**The request:**
The records that follow are to be repeated without alteration.

Source data:
━━━━━━━━━━━━━━━━━━━━━━━━━━━━━━
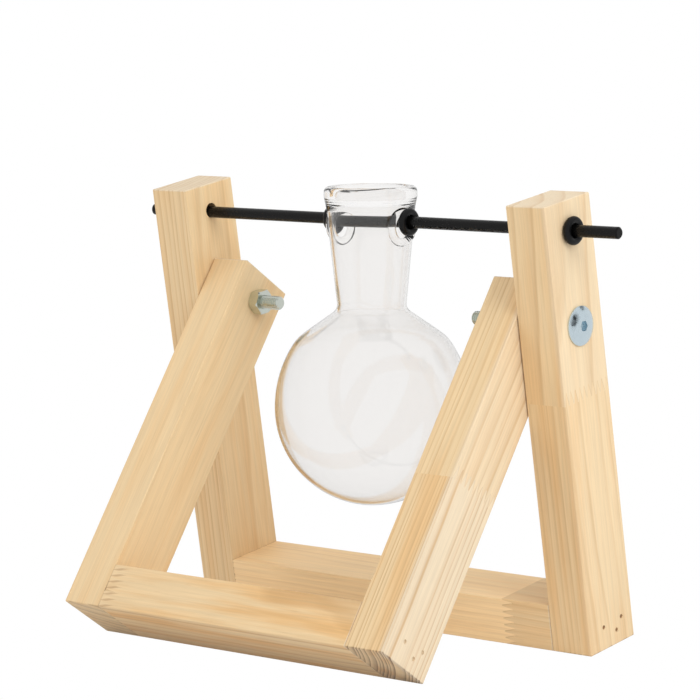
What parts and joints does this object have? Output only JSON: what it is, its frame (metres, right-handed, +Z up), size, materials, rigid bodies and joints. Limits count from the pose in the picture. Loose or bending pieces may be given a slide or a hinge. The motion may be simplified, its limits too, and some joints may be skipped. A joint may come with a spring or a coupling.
{
  "type": "propagation vase",
  "caption": "Glass bulb flask hung on a rod across an A-shaped stand of two bolted pine frames, for rooting cuttings in water.",
  "frame": {"origin": "middle of the footprint box, on the surface that the stand rests on", "axes": "+X along the rod to the right as seen from the front, -Y is the front with the short frame, +Z is up"},
  "size_m": [0.26, 0.1376, 0.1922],
  "materials": {
    "pine": "sanded bare pine, fine straight grain",
    "zinc_steel": "bright zinc plating",
    "brad_steel": "dull sunk brad heads",
    "black_metal": "black satin",
    "black_rubber": "smooth black rubber",
    "clear_glass": "clear blown glass with a fire-polished rim"
  },
  "bodies": {
    "tall_frame": {"left_post": "pine", "right_post_lower": "pine", "right_post_upper": "pine", "rear_rail_long_piece": "pine", "rear_rail_short_piece": "pine", "left_post_brads": "brad_steel", "right_post_brads": "brad_steel", "left_pivot_bolt": "zinc_steel", "right_pivot_bolt": "zinc_steel", "left_pivot_nut": "zinc_steel", "right_pivot_nut": "zinc_steel"},
    "front_frame": {"left_leg": "pine", "right_leg_lower": "pine", "right_leg_upper": "pine", "front_rail_end_block": "pine", "front_rail": "pine", "left_leg_brads": "brad_steel", "right_leg_brads": "brad_steel"},
    "rod": {"rod": "black_metal"},
    "flask": {"flask": "clear_glass"},
    "neck_ring_left": {"neck_ring_left": "black_rubber"},
    "neck_ring_right": {"neck_ring_right": "black_rubber"},
    "end_ring_left": {"end_ring_left": "black_rubber"},
    "end_ring_right": {"end_ring_right": "black_rubber"}
  },
  "joints": [
    {"name": "front_frame_fold", "type": "hinge", "parent": "tall_frame", "child": "front_frame", "pos_m": [-0.005, 0.03257, 0.13808], "axis": [1, 0, 0], "range_deg": [-102, 28.5]},
    {"name": "rod_slide", "type": "slide", "parent": "tall_frame", "child": "rod", "axis": [1, 0, 0], "range_m": [-0.02, 0.011]},
    {"name": "flask_swing", "type": "hinge", "parent": "rod", "child": "flask", "pos_m": [-0.0015, 0.02623, 0.17733], "axis": [1, 0, 0], "continuous": true},
    {"name": "neck_ring_left_slide", "type": "slide", "parent": "rod", "child": "neck_ring_left", "axis": [1, 0, 0], "range_m": [-0.05, 0]},
    {"name": "neck_ring_right_slide", "type": "slide", "parent": "rod", "child": "neck_ring_right", "axis": [1, 0, 0], "range_m": [0, 0.05]},
    {"name": "end_ring_left_slide", "type": "slide", "parent": "tall_frame", "child": "end_ring_left", "axis": [1, 0, 0], "range_m": [-0.011, 0]},
    {"name": "end_ring_right_slide", "type": "slide", "parent": "tall_frame", "child": "end_ring_right", "axis": [1, 0, 0], "range_m": [0, 0.021]}
  ]
}
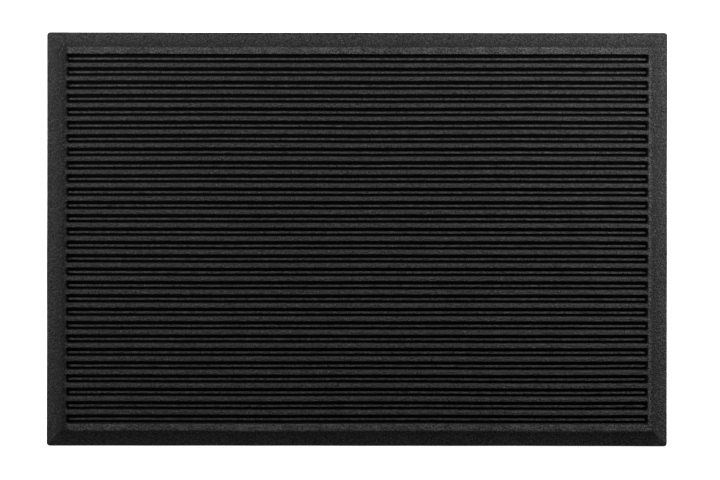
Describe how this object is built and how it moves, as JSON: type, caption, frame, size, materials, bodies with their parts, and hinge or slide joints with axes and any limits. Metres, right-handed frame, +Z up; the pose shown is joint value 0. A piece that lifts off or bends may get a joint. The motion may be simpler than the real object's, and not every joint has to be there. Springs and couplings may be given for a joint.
{
  "type": "door mat",
  "caption": "Black moulded rubber door mat with a bevelled border, lengthwise tread bars and a low scraper rib in each groove between them.",
  "frame": {"origin": "centre of the underside, on the floor", "axes": "+X along the grooves, the mat's long side; +Y across the grooves towards the rear edge; +Z up, out of the tread"},
  "size_m": [0.6, 0.4, 0.009],
  "materials": {
    "base_rubber": "matt black moulded rubber, fine even grain",
    "border_rubber": "black moulded rubber with a fine speckled grain and a soft sheen on the bevels",
    "tread_rubber": "black moulded rubber with a fine speckled grain, a little worn on the top faces",
    "rib_rubber": "black moulded rubber with a fine speckled grain on a narrow top"
  },
  "bodies": {
    "root": {"base_sheet": "base_rubber", "border_front": "border_rubber", "border_rear": "border_rubber", "border_left": "border_rubber", "border_right": "border_rubber", "tread_bar_01": "tread_rubber", "tread_bar_02": "tread_rubber", "tread_bar_03": "tread_rubber", "tread_bar_04": "tread_rubber", "tread_bar_05": "tread_rubber", "tread_bar_06": "tread_rubber", "tread_bar_07": "tread_rubber", "tread_bar_08": "tread_rubber", "tread_bar_09": "tread_rubber", "tread_bar_10": "tread_rubber", "tread_bar_11": "tread_rubber", "tread_bar_12": "tread_rubber", "tread_bar_13": "tread_rubber", "tread_bar_14": "tread_rubber", "tread_bar_15": "tread_rubber", "tread_bar_16": "tread_rubber", "tread_bar_17": "tread_rubber", "tread_bar_18": "tread_rubber", "tread_bar_19": "tread_rubber", "tread_bar_20": "tread_rubber", "tread_bar_21": "tread_rubber", "tread_bar_22": "tread_rubber", "tread_bar_23": "tread_rubber", "tread_bar_24": "tread_rubber", "tread_bar_25": "tread_rubber", "tread_bar_26": "tread_rubber", "tread_bar_27": "tread_rubber", "scraper_rib_01": "rib_rubber", "scraper_rib_02": "rib_rubber", "scraper_rib_03": "rib_rubber", "scraper_rib_04": "rib_rubber", "scraper_rib_05": "rib_rubber", "scraper_rib_06": "rib_rubber", "scraper_rib_07": "rib_rubber", "scraper_rib_08": "rib_rubber", "scraper_rib_09": "rib_rubber", "scraper_rib_10": "rib_rubber", "scraper_rib_11": "rib_rubber", "scraper_rib_12": "rib_rubber", "scraper_rib_13": "rib_rubber", "scraper_rib_14": "rib_rubber", "scraper_rib_15": "rib_rubber", "scraper_rib_16": "rib_rubber", "scraper_rib_17": "rib_rubber", "scraper_rib_18": "rib_rubber", "scraper_rib_19": "rib_rubber", "scraper_rib_20": "rib_rubber", "scraper_rib_21": "rib_rubber", "scraper_rib_22": "rib_rubber", "scraper_rib_23": "rib_rubber", "scraper_rib_24": "rib_rubber", "scraper_rib_25": "rib_rubber", "scraper_rib_26": "rib_rubber", "scraper_rib_27": "rib_rubber", "scraper_rib_28": "rib_rubber"}
  },
  "joints": []
}
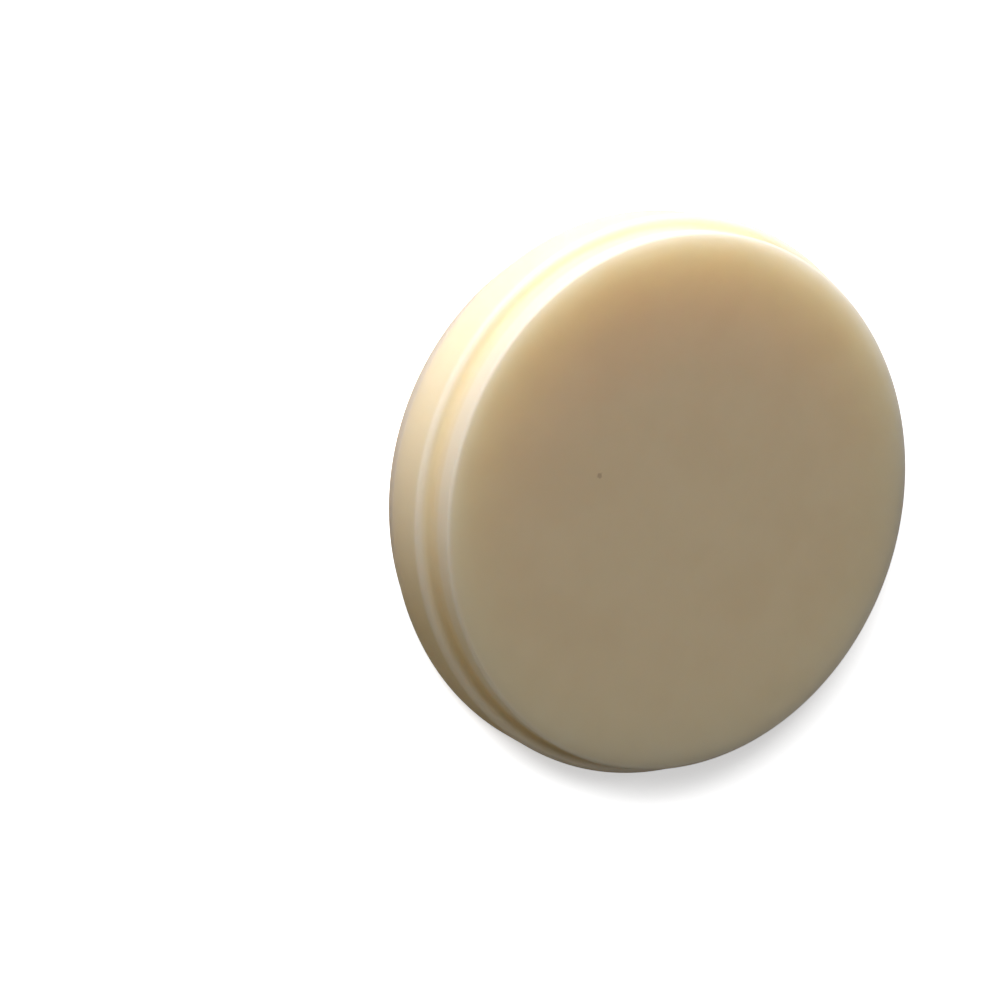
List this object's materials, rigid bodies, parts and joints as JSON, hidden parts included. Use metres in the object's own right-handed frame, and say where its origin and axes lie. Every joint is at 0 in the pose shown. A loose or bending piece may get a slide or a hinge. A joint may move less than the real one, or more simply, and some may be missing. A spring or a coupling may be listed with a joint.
{
  "type": "dental milling disc",
  "caption": "Stepped round blank with a wider clamping flange round its middle, from which dental crowns and bridges are milled.",
  "frame": {"origin": "centre of the lower end face, on the disc's axis", "axes": "+Z along the disc's axis, from the lower end face to the upper end face; X and Y lie across the disc and are alike"},
  "size_m": [0.0984, 0.0984, 0.022],
  "materials": {
    "disc_resin": "satin"
  },
  "bodies": {
    "root": {"disc_blank": "disc_resin"}
  },
  "joints": []
}
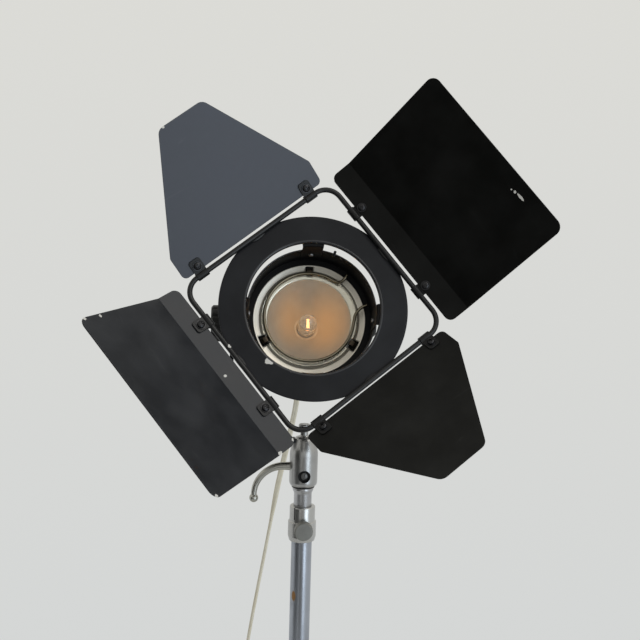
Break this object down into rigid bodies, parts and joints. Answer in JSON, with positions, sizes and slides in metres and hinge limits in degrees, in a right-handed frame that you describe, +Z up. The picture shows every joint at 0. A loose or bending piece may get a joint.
━━━━━━━━━━━━━━━━━━━━━━━━━━━━━━
**Solution for this exercise:**
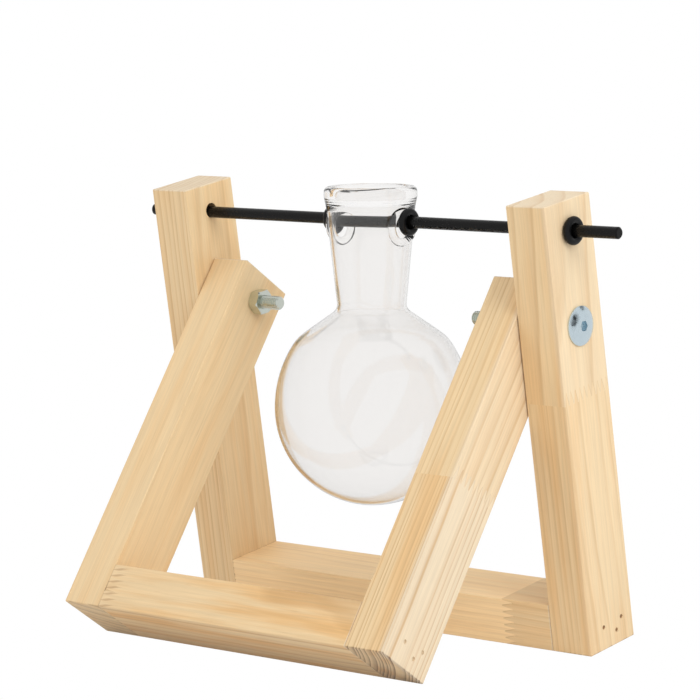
What parts and joints does this object have? Output only JSON: what it is, its frame (metres, right-handed, +Z up), size, materials, rigid bodies and joints. Limits count from the pose in the picture. Loose or bending pieces may be given a slide or a hinge. The motion may be simplified, its limits too, and some joints may be skipped. A joint may come with a spring or a coupling.
{
  "type": "propagation vase",
  "caption": "Glass bulb flask hung on a rod across an A-shaped stand of two bolted pine frames, for rooting cuttings in water.",
  "frame": {"origin": "middle of the footprint box, on the surface that the stand rests on", "axes": "+X along the rod to the right as seen from the front, -Y is the front with the short frame, +Z is up"},
  "size_m": [0.26, 0.1376, 0.1922],
  "materials": {
    "pine": "sanded bare pine, fine straight grain",
    "zinc_steel": "bright zinc plating",
    "brad_steel": "dull sunk brad heads",
    "black_metal": "black satin",
    "black_rubber": "smooth black rubber",
    "clear_glass": "clear blown glass with a fire-polished rim"
  },
  "bodies": {
    "tall_frame": {"left_post": "pine", "right_post_lower": "pine", "right_post_upper": "pine", "rear_rail_long_piece": "pine", "rear_rail_short_piece": "pine", "left_post_brads": "brad_steel", "right_post_brads": "brad_steel", "left_pivot_bolt": "zinc_steel", "right_pivot_bolt": "zinc_steel", "left_pivot_nut": "zinc_steel", "right_pivot_nut": "zinc_steel"},
    "front_frame": {"left_leg": "pine", "right_leg_lower": "pine", "right_leg_upper": "pine", "front_rail_end_block": "pine", "front_rail": "pine", "left_leg_brads": "brad_steel", "right_leg_brads": "brad_steel"},
    "rod": {"rod": "black_metal"},
    "flask": {"flask": "clear_glass"},
    "neck_ring_left": {"neck_ring_left": "black_rubber"},
    "neck_ring_right": {"neck_ring_right": "black_rubber"},
    "end_ring_left": {"end_ring_left": "black_rubber"},
    "end_ring_right": {"end_ring_right": "black_rubber"}
  },
  "joints": [
    {"name": "front_frame_fold", "type": "hinge", "parent": "tall_frame", "child": "front_frame", "pos_m": [-0.005, 0.03257, 0.13808], "axis": [1, 0, 0], "range_deg": [-102, 28.5]},
    {"name": "rod_slide", "type": "slide", "parent": "tall_frame", "child": "rod", "axis": [1, 0, 0], "range_m": [-0.02, 0.011]},
    {"name": "flask_swing", "type": "hinge", "parent": "rod", "child": "flask", "pos_m": [-0.0015, 0.02623, 0.17733], "axis": [1, 0, 0], "continuous": true},
    {"name": "neck_ring_left_slide", "type": "slide", "parent": "rod", "child": "neck_ring_left", "axis": [1, 0, 0], "range_m": [-0.05, 0]},
    {"name": "neck_ring_right_slide", "type": "slide", "parent": "rod", "child": "neck_ring_right", "axis": [1, 0, 0], "range_m": [0, 0.05]},
    {"name": "end_ring_left_slide", "type": "slide", "parent": "tall_frame", "child": "end_ring_left", "axis": [1, 0, 0], "range_m": [-0.011, 0]},
    {"name": "end_ring_right_slide", "type": "slide", "parent": "tall_frame", "child": "end_ring_right", "axis": [1, 0, 0], "range_m": [0, 0.021]}
  ]
}
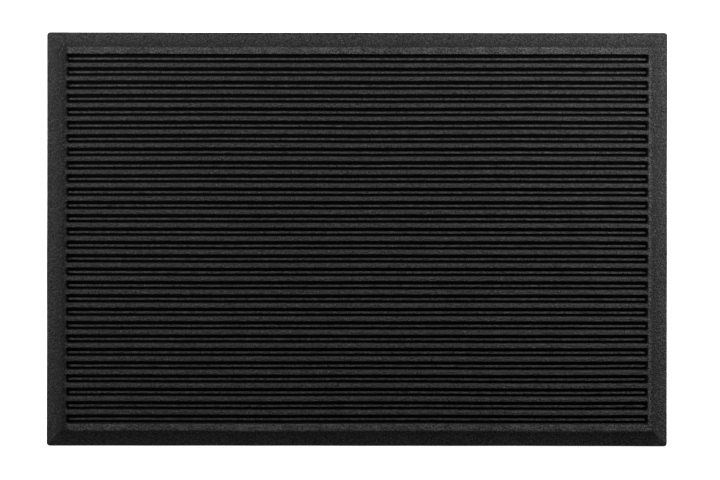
Describe how this object is built and how it moves, as JSON: type, caption, frame, size, materials, bodies with their parts, and hinge or slide joints with axes and any limits. Metres, right-handed frame, +Z up; the pose shown is joint value 0. A piece that lifts off or bends may get a joint. The motion may be simpler than the real object's, and not every joint has to be there. Springs and couplings may be given for a joint.
{
  "type": "door mat",
  "caption": "Black moulded rubber door mat with a bevelled border, lengthwise tread bars and a low scraper rib in each groove between them.",
  "frame": {"origin": "centre of the underside, on the floor", "axes": "+X along the grooves, the mat's long side; +Y across the grooves towards the rear edge; +Z up, out of the tread"},
  "size_m": [0.6, 0.4, 0.009],
  "materials": {
    "base_rubber": "matt black moulded rubber, fine even grain",
    "border_rubber": "black moulded rubber with a fine speckled grain and a soft sheen on the bevels",
    "tread_rubber": "black moulded rubber with a fine speckled grain, a little worn on the top faces",
    "rib_rubber": "black moulded rubber with a fine speckled grain on a narrow top"
  },
  "bodies": {
    "root": {"base_sheet": "base_rubber", "border_front": "border_rubber", "border_rear": "border_rubber", "border_left": "border_rubber", "border_right": "border_rubber", "tread_bar_01": "tread_rubber", "tread_bar_02": "tread_rubber", "tread_bar_03": "tread_rubber", "tread_bar_04": "tread_rubber", "tread_bar_05": "tread_rubber", "tread_bar_06": "tread_rubber", "tread_bar_07": "tread_rubber", "tread_bar_08": "tread_rubber", "tread_bar_09": "tread_rubber", "tread_bar_10": "tread_rubber", "tread_bar_11": "tread_rubber", "tread_bar_12": "tread_rubber", "tread_bar_13": "tread_rubber", "tread_bar_14": "tread_rubber", "tread_bar_15": "tread_rubber", "tread_bar_16": "tread_rubber", "tread_bar_17": "tread_rubber", "tread_bar_18": "tread_rubber", "tread_bar_19": "tread_rubber", "tread_bar_20": "tread_rubber", "tread_bar_21": "tread_rubber", "tread_bar_22": "tread_rubber", "tread_bar_23": "tread_rubber", "tread_bar_24": "tread_rubber", "tread_bar_25": "tread_rubber", "tread_bar_26": "tread_rubber", "tread_bar_27": "tread_rubber", "scraper_rib_01": "rib_rubber", "scraper_rib_02": "rib_rubber", "scraper_rib_03": "rib_rubber", "scraper_rib_04": "rib_rubber", "scraper_rib_05": "rib_rubber", "scraper_rib_06": "rib_rubber", "scraper_rib_07": "rib_rubber", "scraper_rib_08": "rib_rubber", "scraper_rib_09": "rib_rubber", "scraper_rib_10": "rib_rubber", "scraper_rib_11": "rib_rubber", "scraper_rib_12": "rib_rubber", "scraper_rib_13": "rib_rubber", "scraper_rib_14": "rib_rubber", "scraper_rib_15": "rib_rubber", "scraper_rib_16": "rib_rubber", "scraper_rib_17": "rib_rubber", "scraper_rib_18": "rib_rubber", "scraper_rib_19": "rib_rubber", "scraper_rib_20": "rib_rubber", "scraper_rib_21": "rib_rubber", "scraper_rib_22": "rib_rubber", "scraper_rib_23": "rib_rubber", "scraper_rib_24": "rib_rubber", "scraper_rib_25": "rib_rubber", "scraper_rib_26": "rib_rubber", "scraper_rib_27": "rib_rubber", "scraper_rib_28": "rib_rubber"}
  },
  "joints": []
}
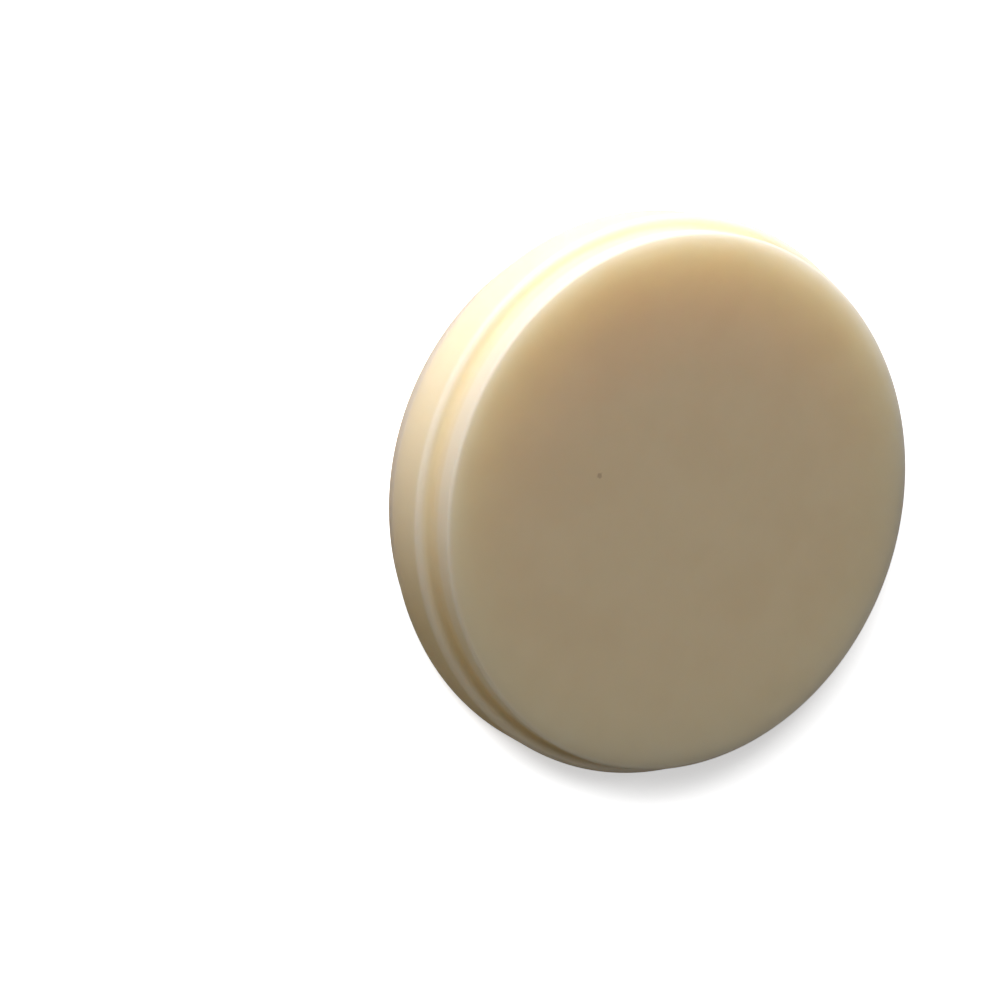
List this object's materials, rigid bodies, parts and joints as JSON, hidden parts included. Use metres in the object's own right-handed frame, and say where its origin and axes lie. Every joint is at 0 in the pose shown. A loose or bending piece may get a slide or a hinge. A joint may move less than the real one, or more simply, and some may be missing. A spring or a coupling may be listed with a joint.
{
  "type": "dental milling disc",
  "caption": "Stepped round blank with a wider clamping flange round its middle, from which dental crowns and bridges are milled.",
  "frame": {"origin": "centre of the lower end face, on the disc's axis", "axes": "+Z along the disc's axis, from the lower end face to the upper end face; X and Y lie across the disc and are alike"},
  "size_m": [0.0984, 0.0984, 0.022],
  "materials": {
    "disc_resin": "satin"
  },
  "bodies": {
    "root": {"disc_blank": "disc_resin"}
  },
  "joints": []
}
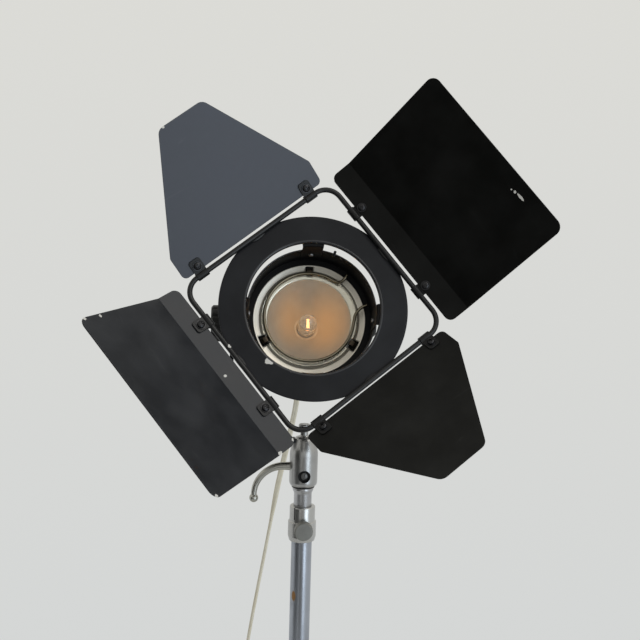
Break this object down into rigid bodies, parts and joints. Answer in JSON, with positions, sizes and slides in metres and hinge limits in degrees, in a right-handed frame that you describe, +Z up. The picture shows every joint at 0. A loose or bending piece may get a joint.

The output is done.